Personne ne demande la parole ?…
La séance est levée.
La séance est levée le mercredi 4 juillet 2018, à zéro heure quarante.
La liste des candidats établie par la commission des affaires économiques a été publiée conformément à l ’ article 12 du règlement.
Aucune opposition ne s ’ étant manifestée dans le délai prévu par l ’ article 9 du règlement, cette liste a été ratifiée.

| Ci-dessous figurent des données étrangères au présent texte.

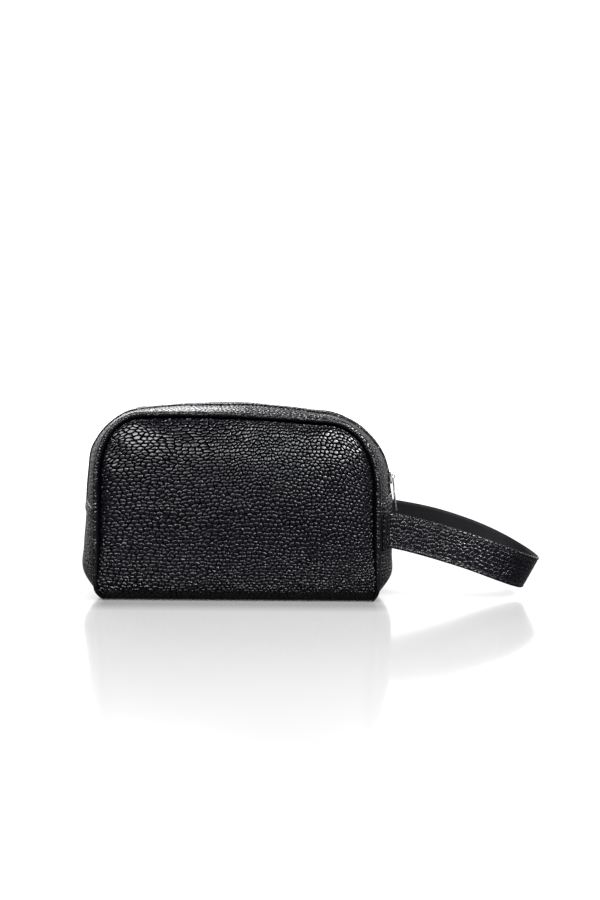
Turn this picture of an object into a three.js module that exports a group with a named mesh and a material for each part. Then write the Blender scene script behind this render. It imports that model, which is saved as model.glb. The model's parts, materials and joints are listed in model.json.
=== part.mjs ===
// Makeup bag: a padded zip-top pouch in pebbled black leather with a wrist strap on its right side.
// Millimetres, +Z up, +X towards the strap, -Y the front. The origin is the middle of the base, on the floor.
import * as THREE from 'three';

// ---- driving sizes -------------------------------------------------------------------------------
const BASE_HALF_WIDTH = 96.5;      // side seam at the base
const DEPTH_LOW = 43;              // half depth between the seams, at the base
const DEPTH_LOSS = 8;              // how much of it is lost by the height of the top seam
const SEAM_TOP = 128;              // height of the front seam at its highest
const BASE_RADIUS = 18;            // rounding from the front face into the base
const CROWN = 6;                   // how far the padded faces stand out past their seams
const ZIP_ARC = { x: 53.5, z: 76.4, radius: 53.1 };   // the zip's arc round the right top corner
const LEFT_SEAM_CORNER = { x: -62, z: 81.8, wide: 33.8, high: 46.8, power: 2.22 };
const RIGHT_SEAM_CORNER = { x: 55, z: 72.1, wide: 41.2, high: 52.5, power: 2.34 };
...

Les représentants du Sénat à l ’ éventuelle commission mixte paritaire chargée de proposer un texte sur les dispositions restant en discussion du projet de loi pour l ’ équilibre des relations commerciales dans le secteur agricole et alimentaire et une alimentation saine, durable et accessible à tous sont :
Titulaires : Mme Sophie Primas, M. Michel Raison, Mme Anne-Catherine Loisier, MM. Daniel Gremillet, Henri Cabanel, Franck Montaugé, Franck Menonville ;
Suppléants : Mmes Anne-Marie Bertrand, Nicole Bonnefoy, Cécile Cukierman, MM. Pierre Cuypers, Laurent Duplomb, Pierre Médevielle, Mme Noëlle Rauscent.